O mosaico da pandemia se revela pulverizado: em um país de dimensões continentais, é fundamental o olhar particular e minucioso de cada canto do território

Por Da Redação Atualizado em 3 jul 2020, 12h53 - Publicado em 3 jul 2020, 06h00

“Em se plantando tudo dá”, uma das conhecidíssimas frases de Pero Vaz de Caminha na carta ao rei dom Manuel, em 1º de maio de 1500, talvez tenha sido a primeira e equivocada impressão de que, no Brasil, de ponta a ponta, as possibilidades seriam equivalentes, independentemente das regiões, dos diferentes climas e, com o passar dos séculos, de variados modos de crescimento econômico e ocupação. A trupe de Pedro Álvares Cabral tomava a parte pelo todo, embora, naturalmente, houvesse pisado apenas no chão da Bahia. Nem tudo, porém, em se plantando dá. Em um país de dimensões continentais, é fundamental o olhar cuidadoso, particular e minucioso de cada canto do território — e talvez nunca, como agora, durante a pandemia do novo coronavírus, o mosaico se revele tão pulverizado e sua compreensão tão necessária para a solução do problema.

Há vários Brasis num só. A estatística mostra que, na terça-feira 30 de junho, exatos seis meses depois da eclosão do vírus na China, havia no Brasil 1,4 milhão de casos e quase 60 000 mortes. A incidência era de 667 infectados para cada grupo de 100 000 pessoas e 28 óbitos diante de igual contingente. Em uma semana, houve aumento de 15% de testes positivos — e queda de 6% na mortalidade. Há, contudo, discrepâncias enormes quando são analisadas, separadamente, as unidades da federação. Em São Paulo, por exemplo, o número de mortes caiu 12%, atalho para otimismo e estrada para a retomada do cotidiano possível. Em contrapartida, em Goiás, deu-se triste salto de 74% na letalidade em espaço de sete dias. O Amazonas, que há dois meses era sinônimo de tragédia incontornável, começa a caminhar — as mortes se estabilizaram e um dos hospitais de campanha até foi fechado.

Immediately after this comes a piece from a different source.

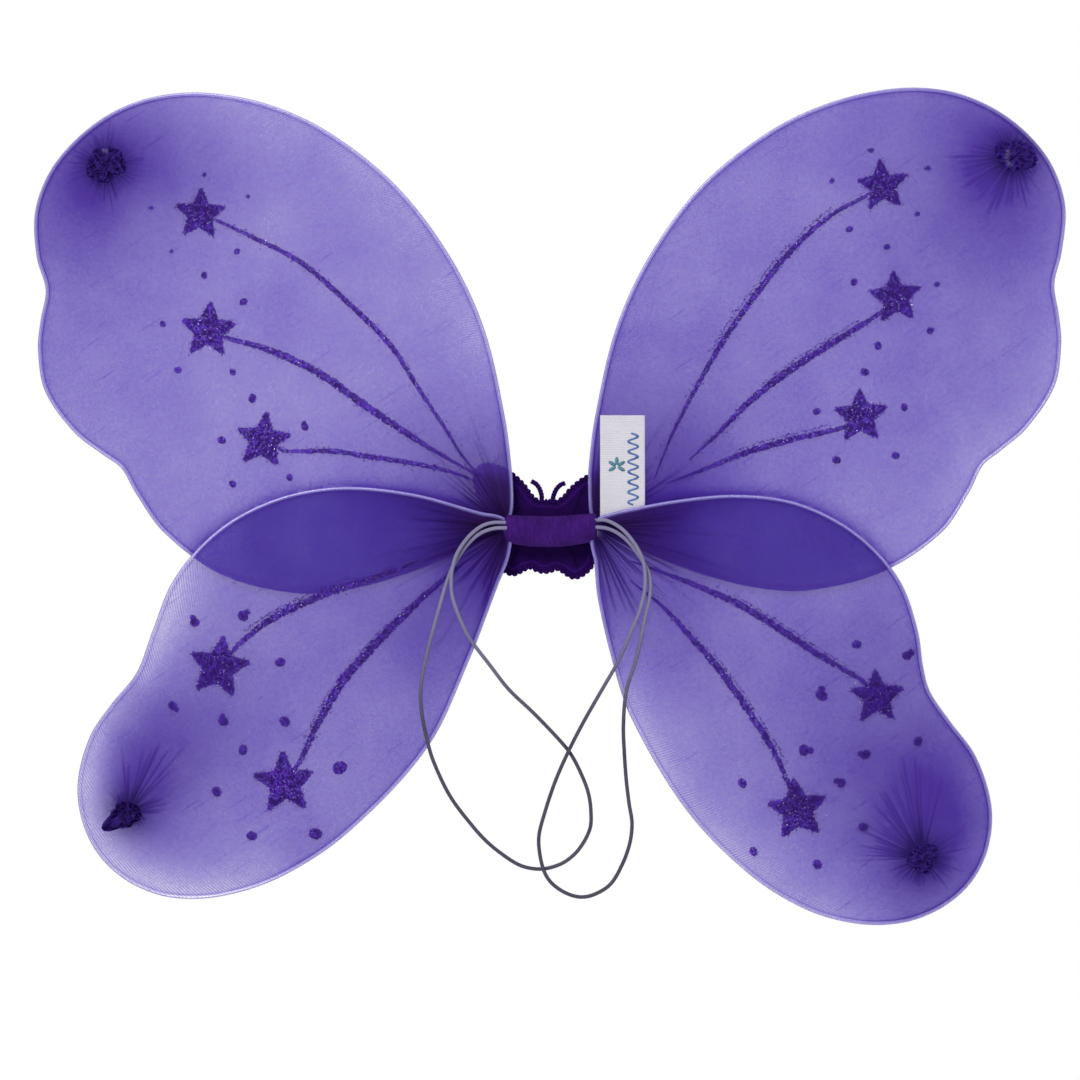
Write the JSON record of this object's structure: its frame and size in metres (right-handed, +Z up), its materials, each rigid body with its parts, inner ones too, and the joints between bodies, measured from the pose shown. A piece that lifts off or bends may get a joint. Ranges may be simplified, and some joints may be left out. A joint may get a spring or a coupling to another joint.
{
  "type": "fairy wings",
  "caption": "Wearable fairy wings: nylon stretched over wire loops, tied tip gathers, a felt centre band with a butterfly patch, and elastic arm loops.",
  "frame": {"origin": "centre of the felt band's flat front face, which lies against the wearer's back between the shoulder blades", "axes": "+Z up as worn, +X along the wing span to the right as seen by someone looking at the side that meets the wearer, +Y away from the wearer"},
  "size_m": [0.4703, 0.0225, 0.381],
  "materials": {
    "lilac_nylon": "sheer knitted nylon, two layers, satin",
    "spring_steel": "drawn wire",
    "purple_thread": "matt polyester thread",
    "purple_felt": "soft brushed felt",
    "dark_purple_lace": "embroidered, matt",
    "lilac_elastic": "braided round elastic, slight sheen",
    "white_ribbon": "ribbed grosgrain"
  },
  "bodies": {
    "centre": {"centre_band": "purple_felt", "core_lashing": "purple_thread", "upper_wire_tails": "spring_steel", "lower_wire_tails": "spring_steel", "left_elastic_knot": "lilac_elastic", "right_elastic_knot": "lilac_elastic", "left_elastic_loop": "lilac_elastic", "right_elastic_loop": "lilac_elastic", "patch_base": "dark_purple_lace", "patch_edge_cord": "dark_purple_lace", "patch_body": "dark_purple_lace", "left_antenna": "dark_purple_lace", "right_antenna": "dark_purple_lace"},
    "lower_left_wing": {"lower_left_wire": "spring_steel", "lower_left_cover": "lilac_nylon", "lower_left_root_tie": "purple_thread", "lower_left_tip_gather": "lilac_nylon", "lower_left_tip_tie": "purple_thread"},
    "lower_right_wing": {"lower_right_wire": "spring_steel", "lower_right_cover": "lilac_nylon", "lower_right_root_tie": "purple_thread", "lower_right_tip_gather": "lilac_nylon", "lower_right_tip_tie": "purple_thread", "label_ribbon": "white_ribbon"},
    "upper_left_wing": {"upper_left_wire": "spring_steel", "upper_left_cover": "lilac_nylon", "upper_left_root_tie": "purple_thread", "upper_left_tip_gather": "lilac_nylon", "upper_left_tip_tie": "purple_thread"},
    "upper_right_wing": {"upper_right_wire": "spring_steel", "upper_right_cover": "lilac_nylon", "upper_right_root_tie": "purple_thread", "upper_right_tip_gather": "lilac_nylon", "upper_right_tip_tie": "purple_thread"}
  },
  "joints": [
    {"name": "lower_left_flex", "type": "hinge", "parent": "centre", "child": "lower_left_wing", "pos_m": [-0.0215, 0.0082, 0], "axis": [0, 0, -1], "range_deg": [0, 30], "stiffness_Nm_per_rad": 0.05},
    {"name": "upper_left_flex", "type": "hinge", "parent": "lower_left_wing", "child": "upper_left_wing", "pos_m": [-0.0215, 0.0082, 0], "axis": [0, 0, -1], "range_deg": [0, 10], "stiffness_Nm_per_rad": 0.05},
    {"name": "lower_right_flex", "type": "hinge", "parent": "centre", "child": "lower_right_wing", "pos_m": [0.0215, 0.0082, 0], "axis": [0, 0, 1], "range_deg": [0, 30], "stiffness_Nm_per_rad": 0.05},
    {"name": "upper_right_flex", "type": "hinge", "parent": "lower_right_wing", "child": "upper_right_wing", "pos_m": [0.0215, 0.0082, 0], "axis": [0, 0, 1], "range_deg": [0, 10], "stiffness_Nm_per_rad": 0.05}
  ]
}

De modo a iluminar esse leque de variações, uma reportagem especial desta edição de VEJA mergulhou nos números de cada estado, minuciosamente — o modelo correto e científico, do ponto de vista epidemiológico e de saúde pública, de interpretar a intermitente valsa de abre e fecha da quarentena. Não há dúvida de que uma única vítima da pandemia é relevante, e não por acaso houve justificada comoção com o anúncio da primeira morte brasileira, no longínquo mês de março — no entanto, exige-se agora uma análise acurada para identificar onde a situação está melhorando e onde não está. Dada sua grandiosidade, o Brasil pode ser comparado aos Estados Unidos e à China — mas não à Alemanha e à Nova Zelândia. Na semana passada, enquanto Nova York respirava, o Estado da Flórida foi obrigado a recuar na abertura. Normal. Em janeiro, Wuhan, onde tudo começou, estava trancada — e Pequim, totalmente aberta. Hoje, o movimento é inverso, com bloqueios e testes em massa na capital e liberdade na província de Hubei. Faz sentido. São realidades diferentes, separadas por milhares de quilômetros.

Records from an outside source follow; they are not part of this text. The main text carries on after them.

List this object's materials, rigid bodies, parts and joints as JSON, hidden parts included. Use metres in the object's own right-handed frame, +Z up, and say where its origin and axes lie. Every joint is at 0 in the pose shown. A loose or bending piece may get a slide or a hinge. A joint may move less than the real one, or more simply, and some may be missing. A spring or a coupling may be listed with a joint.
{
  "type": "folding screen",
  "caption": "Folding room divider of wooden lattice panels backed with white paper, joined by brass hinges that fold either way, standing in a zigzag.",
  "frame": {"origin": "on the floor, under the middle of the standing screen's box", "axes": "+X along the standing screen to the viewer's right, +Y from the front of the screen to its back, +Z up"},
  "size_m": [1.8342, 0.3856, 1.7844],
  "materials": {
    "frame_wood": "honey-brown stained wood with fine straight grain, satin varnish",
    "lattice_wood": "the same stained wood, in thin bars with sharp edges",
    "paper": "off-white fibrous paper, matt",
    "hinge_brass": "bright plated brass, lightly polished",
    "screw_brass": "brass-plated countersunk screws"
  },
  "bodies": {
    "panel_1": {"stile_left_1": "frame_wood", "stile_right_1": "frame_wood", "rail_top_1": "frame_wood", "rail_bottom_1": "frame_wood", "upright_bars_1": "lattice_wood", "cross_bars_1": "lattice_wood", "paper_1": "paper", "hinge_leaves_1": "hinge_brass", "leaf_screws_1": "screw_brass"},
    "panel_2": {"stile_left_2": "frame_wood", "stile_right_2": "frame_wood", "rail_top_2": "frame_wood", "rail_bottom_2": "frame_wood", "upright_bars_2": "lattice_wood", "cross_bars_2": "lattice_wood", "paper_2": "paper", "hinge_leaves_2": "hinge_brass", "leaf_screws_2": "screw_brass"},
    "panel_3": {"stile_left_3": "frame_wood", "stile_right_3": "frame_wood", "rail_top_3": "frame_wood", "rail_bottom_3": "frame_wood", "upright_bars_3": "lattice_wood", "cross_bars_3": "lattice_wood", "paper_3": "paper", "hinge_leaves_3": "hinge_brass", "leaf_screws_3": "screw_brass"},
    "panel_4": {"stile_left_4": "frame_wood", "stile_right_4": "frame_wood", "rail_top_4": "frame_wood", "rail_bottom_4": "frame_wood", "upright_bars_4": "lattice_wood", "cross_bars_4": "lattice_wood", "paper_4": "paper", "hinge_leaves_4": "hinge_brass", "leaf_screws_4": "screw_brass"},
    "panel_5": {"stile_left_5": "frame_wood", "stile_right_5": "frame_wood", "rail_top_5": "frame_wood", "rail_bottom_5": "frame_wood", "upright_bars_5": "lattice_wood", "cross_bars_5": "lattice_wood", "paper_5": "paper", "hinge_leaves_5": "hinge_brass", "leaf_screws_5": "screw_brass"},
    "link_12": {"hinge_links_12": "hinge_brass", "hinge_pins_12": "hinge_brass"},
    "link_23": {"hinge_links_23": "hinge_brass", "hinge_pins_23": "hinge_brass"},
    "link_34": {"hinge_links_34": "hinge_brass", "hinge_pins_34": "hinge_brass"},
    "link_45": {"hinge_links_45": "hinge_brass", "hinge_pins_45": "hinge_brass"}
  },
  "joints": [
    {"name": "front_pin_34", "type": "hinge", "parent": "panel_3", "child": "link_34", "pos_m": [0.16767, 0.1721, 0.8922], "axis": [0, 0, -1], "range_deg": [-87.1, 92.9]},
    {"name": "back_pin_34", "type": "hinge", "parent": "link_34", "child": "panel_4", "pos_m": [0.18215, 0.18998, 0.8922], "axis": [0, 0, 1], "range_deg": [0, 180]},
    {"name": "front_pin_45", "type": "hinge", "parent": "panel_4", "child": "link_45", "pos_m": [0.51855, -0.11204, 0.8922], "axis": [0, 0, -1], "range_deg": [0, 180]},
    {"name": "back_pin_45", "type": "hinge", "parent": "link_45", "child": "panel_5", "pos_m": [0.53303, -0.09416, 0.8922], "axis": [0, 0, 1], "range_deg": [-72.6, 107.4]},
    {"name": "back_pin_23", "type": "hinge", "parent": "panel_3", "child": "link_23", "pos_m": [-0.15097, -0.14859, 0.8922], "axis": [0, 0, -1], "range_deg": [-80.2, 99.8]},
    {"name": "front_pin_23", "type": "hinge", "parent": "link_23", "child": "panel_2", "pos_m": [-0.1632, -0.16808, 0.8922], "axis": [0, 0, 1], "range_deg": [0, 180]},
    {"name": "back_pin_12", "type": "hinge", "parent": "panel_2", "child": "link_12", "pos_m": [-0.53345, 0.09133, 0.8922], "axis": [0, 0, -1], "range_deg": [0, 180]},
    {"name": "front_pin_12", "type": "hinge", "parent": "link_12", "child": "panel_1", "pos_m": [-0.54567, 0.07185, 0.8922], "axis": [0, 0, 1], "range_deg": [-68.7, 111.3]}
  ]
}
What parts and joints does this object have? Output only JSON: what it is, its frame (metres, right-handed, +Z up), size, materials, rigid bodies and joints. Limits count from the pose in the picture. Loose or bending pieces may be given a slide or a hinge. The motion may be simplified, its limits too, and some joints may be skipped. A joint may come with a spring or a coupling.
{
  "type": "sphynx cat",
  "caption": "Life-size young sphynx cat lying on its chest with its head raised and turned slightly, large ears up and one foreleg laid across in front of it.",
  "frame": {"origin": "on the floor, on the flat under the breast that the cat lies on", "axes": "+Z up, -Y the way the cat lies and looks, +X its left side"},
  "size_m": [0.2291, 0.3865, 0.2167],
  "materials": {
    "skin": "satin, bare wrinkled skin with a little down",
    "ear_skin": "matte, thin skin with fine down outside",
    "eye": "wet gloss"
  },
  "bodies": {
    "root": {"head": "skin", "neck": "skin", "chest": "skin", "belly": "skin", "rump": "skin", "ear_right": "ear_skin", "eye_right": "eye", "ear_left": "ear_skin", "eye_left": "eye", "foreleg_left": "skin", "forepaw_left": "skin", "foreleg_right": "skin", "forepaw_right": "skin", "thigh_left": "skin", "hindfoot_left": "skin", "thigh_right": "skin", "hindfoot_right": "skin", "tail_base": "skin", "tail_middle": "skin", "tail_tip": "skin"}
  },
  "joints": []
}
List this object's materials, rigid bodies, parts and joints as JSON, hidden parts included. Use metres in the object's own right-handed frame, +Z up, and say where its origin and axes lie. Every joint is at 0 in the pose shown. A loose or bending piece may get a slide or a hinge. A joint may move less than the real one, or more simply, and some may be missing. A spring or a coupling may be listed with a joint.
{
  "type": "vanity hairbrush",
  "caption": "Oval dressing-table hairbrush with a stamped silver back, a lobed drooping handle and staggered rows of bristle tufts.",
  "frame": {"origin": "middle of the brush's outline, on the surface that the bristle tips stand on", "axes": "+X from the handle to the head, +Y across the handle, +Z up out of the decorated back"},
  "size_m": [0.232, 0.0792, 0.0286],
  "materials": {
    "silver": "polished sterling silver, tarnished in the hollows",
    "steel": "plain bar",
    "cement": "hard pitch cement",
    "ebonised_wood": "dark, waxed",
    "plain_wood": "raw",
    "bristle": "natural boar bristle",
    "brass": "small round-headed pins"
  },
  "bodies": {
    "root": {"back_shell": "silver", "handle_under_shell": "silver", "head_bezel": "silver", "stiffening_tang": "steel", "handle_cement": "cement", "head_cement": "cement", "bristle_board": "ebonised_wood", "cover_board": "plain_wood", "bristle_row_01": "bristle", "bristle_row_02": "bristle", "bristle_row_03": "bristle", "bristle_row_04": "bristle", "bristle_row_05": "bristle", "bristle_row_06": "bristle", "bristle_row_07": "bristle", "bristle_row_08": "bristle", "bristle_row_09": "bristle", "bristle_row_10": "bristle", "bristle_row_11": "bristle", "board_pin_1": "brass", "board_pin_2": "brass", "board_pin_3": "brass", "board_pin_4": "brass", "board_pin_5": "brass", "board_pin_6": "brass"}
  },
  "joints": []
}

Assim será por aqui também. Mas a multiplicidade, que irá demonstrar a melhora do quadro de Covid-19 em alguns estados, não apaga o péssimo desempenho do governo federal no combate à pandemia. Ao se comportar infantil e irresponsavelmente em relação ao surto, que tratou como uma “gripezinha”, o presidente Jair Bolsonaro apenas alimentou a inepta guerra política com as autoridades municipais e estaduais, às quais deveria liderar e coordenar. Todos ganhariam com isso e mais vidas seriam poupadas. Resultado: a imagem do país no exterior no que diz respeito à pandemia é a pior possível. Embora para diagnosticar e solucionar o problema não se possa tomar o todo pela parte, da perspectiva de quem olha de fora o que vale é a totalidade. Não por acaso, brasileiros — de qualquer estado, claro — não podem entrar livremente nos Estados Unidos e na Europa, como mostra outra reportagem desta edição. É o preço que pagamos pelo descuido e pela tradução torta dos dados divulgados. Felizmente, vamos superar este momento, sem nunca deixar de lamentar aqueles que se foram.